Polyelectrolyte multilayering: an emerging class of carriers for therapeutic agents
Polyelectrolyte multilayers (PEMs) are promising drug carriers with potential applications in the delivery of poorly soluble drugs. In this article, Sumayah Abdul-Jabbar and Paul Royall discuss the approaches for PEM construction and drug release and detail several applications of multilayered particles in therapeutics.
A POPULAR APPROACH to solubilise poorly soluble drugs is encapsulating them within polymers by forming micelles or liposomes.1 However, there are limitations associated with these carriers, such as low-loading efficiency of the drug, difficulties with scaling up and inadequate storage stability. PEMs are novel vesicles that have proved to be promising drug delivery vehicles for drug encapsulation.3 PEMs are designed by the stepwise deposition of polymer layers; therefore, particles can be tailored during fabrication to vary properties.

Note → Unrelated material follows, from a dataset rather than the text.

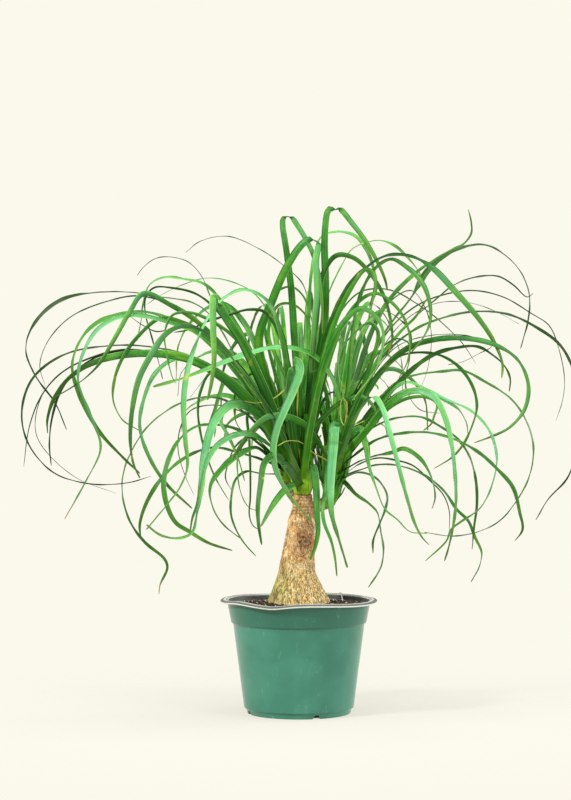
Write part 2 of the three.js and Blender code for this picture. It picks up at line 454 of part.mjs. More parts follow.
// A steep leaf starts higher in its head than a low one, a little to its own side
function baseOf(head, towards) {
  const way = towards.clone().sub(HEADS[head]);
  const flat = Math.hypot(way.x, way.y);
  const steep = Math.atan2(way.z, flat) / (Math.PI / 2);
  const lift = 3 + 36 * Math.max(0, steep) ** 2;
  return HEADS[head].clone().add(new THREE.Vector3((2 * way.x) / flat, (2 * way.y) / flat, lift));
}

// Evenly spaced stations along a middle line: place, way ahead and flat side's direction
function stationsAlong(points) {
  const dense = new THREE.CatmullRomCurve3(points).getPoints(12 * (points.length - 1));
  const run = [0];
  for (let i = 1; i < dense.length; i++) {
    run.push(run[i - 1] + dense[i].distanceTo(dense[i - 1]));
  }
  const length = run[run.length - 1];
  const places = [];
  for (let i = 0, k = 0; i < STATIONS; i++) {
    const goal = (length * i) / (STATIONS - 1);
    while (k + 2 < run.length && run[k + 1] < goal) {
      k++;
    }
    places.push(dense[k].clone().lerp(dense[k + 1], (goal - run[k]) / (run[k + 1] - run[k])));
  }
  const base = points[0];
  const farthest = points.reduce((a, b) => (
    Math.hypot(b.x - base.x, b.y - base.y) > Math.hypot(a.x - base.x, a.y - base.y) ? b : a));
  let side = new THREE.Vector3(base.y - farthest.y, farthest.x - base.x, 0);
  return places.map((place, i) => {
    const before = places[Math.max(0, i - 1)];
    const after = places[Math.min(STATIONS - 1, i + 1)];
    const ahead = after.clone().sub(before).normalize();
    side = side.clone().projectOnPlane(ahead).normalize();
    return { place, ahead, side, share: i / (STATIONS - 1) };
  });
}

// How far a blade would turn about its middle line, at each station, to lie square to the front. Either
// face may be to the front, so the turns follow each other by the nearest half turn.
function turnsToFront(stations) {
  const turns = stations.map(({ ahead, side }) => {
    const front = new THREE.Vector3(0, -1, 0).projectOnPlane(ahead);
    const upper = ahead.clone().cross(side);
    return THREE.MathUtils.radToDeg(Math.atan2(-front.dot(side), front.dot(upper)));
  });
  for (let i = 1; i < STATIONS; i++) {
    turns[i] -= 180 * Math.round((turns[i] - turns[i - 1]) / 180);
  }
  const over = 180 * Math.round(turns[FACING_STATION] / 180);
  return turns.map((turn) => turn - over);
}

// The value at a share of the way along a row of evenly spaced values
function between(values, share) {
  const at = share * (values.length - 1);
  const before = Math.min(Math.floor(at), values.length - 2);
  return lerp(values[before], values[before + 1], at - before);
}

function blade(points, width, turns, fold) {
  const stations = stationsAlong(points);
  const squares = turnsToFront(stations);
  const square = squares[FACING_STATION];
  const hand = Math.sign(square);
  const twist = TWIST * (2 * chance() - 1);
  stations.forEach((station, i) => {
    const { place, ahead, side, share } = station;
    const rest = turns
      ? squares[i] - hand * (90 - between(turns, share))
      : FACING * square * smoothstep(share, 0, 0.35) + twist * share;
    const closed = fold ? 90 * hand * bell(share, fold, FOLD_SPREAD) : 0;
    station.side = side.clone().applyAxisAngle(ahead, radians(rest - closed));
    const neck = 1 - BASE_NARROWING * (1 - smoothstep(share, 0, 0.15));
    const half = (width / 2) * neck * lerp(TIP_SHARE, 1, (1 - share) ** TAPER);
    const under = station.side.clone().cross(ahead);
    station.corners = [
      place.clone().addScaledVector(station.side, half),
      place.clone().addScaledVector(station.side, -half),
      place.clone().addScaledVector(under, lerp(KEEL_BASE, KEEL_TIP, share)),
    ];
  });
  return toSolid(skin(straightened(stations.map(({ corners }) => corners))));
}

// Only the rings that the blade's shape needs, so that no edge leaves its line by more than the chord error
function straightened(rings) {
  const [first, last] = [rings[0], rings[rings.length - 1]];
  let worst = 0;
  let at = 0;
  first.forEach((start, corner) => {
    const chord = new THREE.Line3(start, last[corner]);
    rings.forEach((ring, i) => {
      const nearest = chord.closestPointToPoint(ring[corner], true, new THREE.Vector3());
      const error = ring[corner].distanceTo(nearest);
      if (error > worst) {
        [worst, at] = [error, i];
      }
    });
  });
  if (worst <= CHORD_ERROR) {
    return [first, last];
  }
  return [...straightened(rings.slice(0, at + 1)).slice(0, -1), ...straightened(rings.slice(at))];
}

// A leaf of the back: it rises from its head, arches over at its apex and hangs to its tip
function backLine(head, azimuth, apex, reach, tipDrop) {
  const foot = HEADS[head];
  const [cos, sin] = [Math.cos(radians(azimuth)), Math.sin(radians(azimuth))];
  const at = (share, z) => new THREE.Vector3(
    foot.x + reach * share * cos, foot.y + reach * share * sin, z);
  const rise = apex - foot.z;
  const points = [
    at(0.14, foot.z + 0.45 * rise), at(0.36, foot.z + 0.86 * rise), at(0.58, apex),
    at(0.82, apex - 0.16 * tipDrop), at(0.97, apex - 0.5 * tipDrop), at(1, apex - tipDrop),
  ];
  return [baseOf(head, points[0]), ...points];
}

function backLeaves() {
  const blades = [];
  const heads = Object.keys(BACK_FANS);
  for (const { count, apex, reach, tipDrop, width } of BACK_LAYERS) {
    for (let i = 0; i < count; i++) {
      const head = heads[i % heads.length];
      const azimuth = drawn(BACK_FANS[head]);
      const line = backLine(head, azimuth, drawn(apex), drawn(reach), drawn(tipDrop));
      blades.push(blade(line, drawn(width)));
    }
  }
  return blades;
}

function youngLeaves() {
  const blades = [];
  for (const head of Object.keys(HEADS)) {
    for (let i = 0; i < YOUNG_LEAVES; i++) {
      const azimuth = (360 * (i + chance())) / YOUNG_LEAVES;
      blades.push(blade(backLine(head, azimuth, HEADS[head].z + drawn([85, 125]), drawn([30, 60]),
        drawn([4, 20])), drawn([5, 8])));
    }
  }
  return blades;
}

function cores() {
  return Object.values(HEADS).map((foot) => toSolid(skin(CORE.map(([height, radius]) => (
    Array.from({ length: CORE_SIDES }, (_, j) => {
      const angle = (j / CORE_SIDES) * 2 * Math.PI;
      return new THREE.Vector3(
        foot.x + radius * Math.cos(angle), foot.y + radius * Math.sin(angle), foot.z + height);
    }))))));
}

function crownGeometry() {
  const front = FRONT_LEAVES.map(([head, width, depth, outline, turns, fold]) => (
    blade(middleLine(head, depth, outline), width, turns, fold)));
  const all = [...cores(), ...front, ...backLeaves(), ...youngLeaves()];
  return toGeometry(mainBody(wasm.Manifold.union(all)));
}

// The plant in its pot
const plant = new THREE.Group();

function addPiece(name, geometry, color, roughness) {
  const piece = new THREE.Mesh(geometry, new THREE.MeshStandardMaterial({ color, roughness, metalness: 0 }));
  piece.name = name;
  plant.add(piece);
}

addPiece('pot', potGeometry(), 0x4a8c72, 0.35);
addPiece('soil', soilGeometry(), 0x3a2a20, 0.95);
addPiece('trunk', stemGeometry(), 0xa48a66, 0.85);
addPiece('crown', crownGeometry(), 0x4c8a38, 0.5);

export default plant;
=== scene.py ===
import json
import math

import bpy
import numpy as np
from mathutils import Matrix, Vector, noise

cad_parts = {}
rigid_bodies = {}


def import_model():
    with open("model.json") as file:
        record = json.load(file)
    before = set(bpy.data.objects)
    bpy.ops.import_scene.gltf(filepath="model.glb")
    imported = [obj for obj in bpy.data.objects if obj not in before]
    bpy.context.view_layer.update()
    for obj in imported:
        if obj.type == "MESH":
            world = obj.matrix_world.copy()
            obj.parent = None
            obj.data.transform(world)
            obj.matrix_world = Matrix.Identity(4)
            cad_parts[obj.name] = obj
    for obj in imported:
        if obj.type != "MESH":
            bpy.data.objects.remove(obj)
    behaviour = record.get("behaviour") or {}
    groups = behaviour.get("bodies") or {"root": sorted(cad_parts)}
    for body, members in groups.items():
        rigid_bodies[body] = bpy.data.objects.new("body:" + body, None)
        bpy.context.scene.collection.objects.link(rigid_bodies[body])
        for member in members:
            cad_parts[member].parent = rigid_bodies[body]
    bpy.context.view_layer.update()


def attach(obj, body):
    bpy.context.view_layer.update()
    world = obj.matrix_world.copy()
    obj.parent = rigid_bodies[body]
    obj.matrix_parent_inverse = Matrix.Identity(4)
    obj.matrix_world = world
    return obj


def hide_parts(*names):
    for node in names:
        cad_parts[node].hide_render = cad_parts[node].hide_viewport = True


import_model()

# Potted ponytail palm. Sizes are in millimetres until a mesh is made, with the origin on the pot's axis
# at the surface it stands on. The plant's front looks towards -Y.
MM = 0.001

# Pot
POT_HEIGHT = 119.4
RIM_RADIUS = 82.6
FOOT_RADIUS = 54.2
WALL = 1.3
FLOOR_TOP = 1.6
BAND_FOOT = 94
NOTCH_RADIUS = 4.2
NOTCH_COUNT = 4
NOTCH_AZIMUTH = 19.5
NOTCH_SIDES = 24
NOTCH_REACH = 7  # half the length of the hollow that makes a notch
POT_SIDES = 288

# Soil
SOIL_LEVEL = 113.5
SOIL_SIDES = 256
CLEARANCE = 0.35
BIT_COUNT = 1500
BIT_SPREAD = (36.5, 69)
BIT_LIMIT = 70

# Stem: height, centre across, radius
STEM_SIDES = 200
STEM_FOOT, STEM_TOP = 72, 229
STEM = [
    [72, -0.5, 9], [76, -0.5, 21], [84, -0.5, 31], [96, -0.5, 36.4], [106, -0.5, 36], [113.8, -0.5, 34.3],
    [119.5, -0.7, 31.8], [125.8, -0.9, 28.9], [136.5, -1.5, 24.1], [147.4, -2.2, 20], [157.9, -1.5, 18.5],
    [168.4, -0.5, 17.3], [179.3, 1, 16.2], [190.5, 2.1, 15.3], [201, 2.6, 14.2], [211.5, 4, 11.8],
    [222, 4.7, 10.3], [229, 4.4, 9.6],
]
SIDE_STEM_RADIUS = 6.8
SIDE_STEMS = {
    "L": [(4, 0, 214), (-3, 7, 225), (-9, 12, 234), (-10, 13, 241.7)],
    "R": [(4, 0, 212), (18, 0.5, 216), (31, 1, 222), (35.5, 1, 230), (36, 1, 237.7)],
}

# Leaf heads: the foot of each core
HEADS = {"L": (-10, 13, 242), "C": (4, -4, 229.3), "R": (36, 1, 238)}
HEAD_NAMES = {"L": "left", "C": "middle", "R": "right"}
CORE = [[0, 7.5], [12, 11], [30, 9], [46, 4]]

# Blades
TAPER = 0.5
TIP_SHARE = 0.1
TWIST = 25
FACING = 0.75
FOLD_SPREAD = 0.012  # share of its length over which a folded leaf turns edge-on
STATIONS = 120
FACING_STATION = 71
DEPTH_POWER = 2.2
EYE = (-14, -2350, 328)
CLASP_WIDTH = 13  # how wide a blade is at least where it clasps its head
CLASP_SHARE = 0.07  # of its length
THICKNESS = 0.5
CHANNEL = 0.12  # depth of a blade's channel against its half width
YELLOW_WIDTH = 4  # old blades in front, no wider than this, have turned yellow
YELLOW_DEPTH = -60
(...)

This enables the formulation of versatile materials with multiple functionalities and a variety of properties.4 In addition to drug delivery, they are used in bio-sensing, regenerative medicine, tissue engineering, bio-mimetics research5 and diagnostic and theranostic applications.6 The European patent office holds patent applications for the use of PEMs in biosensors (priority number: KR20090041461 20090513) as well as in controlled and sustained release (priority number: EP20000118615 20000828).